■ Your goal:
Retype all of the data. Every line must match exactly.

■ Data block:
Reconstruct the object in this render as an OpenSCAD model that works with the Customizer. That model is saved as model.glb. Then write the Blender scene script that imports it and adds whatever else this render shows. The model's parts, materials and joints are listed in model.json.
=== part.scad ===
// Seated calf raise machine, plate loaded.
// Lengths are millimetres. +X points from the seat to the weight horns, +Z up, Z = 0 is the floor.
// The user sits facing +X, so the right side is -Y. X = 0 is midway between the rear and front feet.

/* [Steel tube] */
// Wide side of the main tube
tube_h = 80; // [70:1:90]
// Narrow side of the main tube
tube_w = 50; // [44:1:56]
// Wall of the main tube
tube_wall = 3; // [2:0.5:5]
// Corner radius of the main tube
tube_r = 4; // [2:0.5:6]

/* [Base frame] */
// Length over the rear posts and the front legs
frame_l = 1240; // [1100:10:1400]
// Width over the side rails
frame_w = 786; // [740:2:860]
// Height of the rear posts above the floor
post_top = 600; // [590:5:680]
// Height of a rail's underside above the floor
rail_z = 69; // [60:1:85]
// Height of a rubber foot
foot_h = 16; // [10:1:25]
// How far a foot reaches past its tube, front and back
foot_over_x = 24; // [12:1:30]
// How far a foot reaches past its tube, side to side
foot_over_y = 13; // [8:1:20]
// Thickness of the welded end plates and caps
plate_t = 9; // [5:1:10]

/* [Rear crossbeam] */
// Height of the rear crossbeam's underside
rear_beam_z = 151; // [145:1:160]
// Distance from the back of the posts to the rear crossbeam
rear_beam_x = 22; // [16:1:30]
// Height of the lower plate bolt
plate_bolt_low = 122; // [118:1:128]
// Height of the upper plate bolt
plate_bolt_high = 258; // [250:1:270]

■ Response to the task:
Reconstruct the object in this render as an OpenSCAD model that works with the Customizer. That model is saved as model.glb. Then write the Blender scene script that imports it and adds whatever else this render shows. The model's parts, materials and joints are listed in model.json.
=== part.scad ===
// Seated calf raise machine, plate loaded.
// Lengths are millimetres. +X points from the seat to the weight horns, +Z up, Z = 0 is the floor.
// The user sits facing +X, so the right side is -Y. X = 0 is midway between the rear and front feet.

/* [Steel tube] */
// Wide side of the main tube
tube_h = 80; // [70:1:90]
// Narrow side of the main tube
tube_w = 50; // [44:1:56]
// Wall of the main tube
tube_wall = 3; // [2:0.5:5]
// Corner radius of the main tube
tube_r = 4; // [2:0.5:6]

/* [Base frame] */
// Length over the rear posts and the front legs
frame_l = 1240; // [1100:10:1400]
// Width over the side rails
frame_w = 786; // [740:2:860]
// Height of the rear posts above the floor
post_top = 600; // [590:5:680]
// Height of a rail's underside above the floor
rail_z = 69; // [60:1:85]
// Height of a rubber foot
foot_h = 16; // [10:1:25]
// How far a foot reaches past its tube, front and back
foot_over_x = 24; // [12:1:30]
// How far a foot reaches past its tube, side to side
foot_over_y = 13; // [8:1:20]
// Thickness of the welded end plates and caps
plate_t = 9; // [5:1:10]

/* [Rear crossbeam] */
// Height of the rear crossbeam's underside
rear_beam_z = 151; // [145:1:160]
// Distance from the back of the posts to the rear crossbeam
rear_beam_x = 22; // [16:1:30]
// Height of the lower plate bolt
plate_bolt_low = 122; // [118:1:128]
// Height of the upper plate bolt
plate_bolt_high = 258; // [250:1:270]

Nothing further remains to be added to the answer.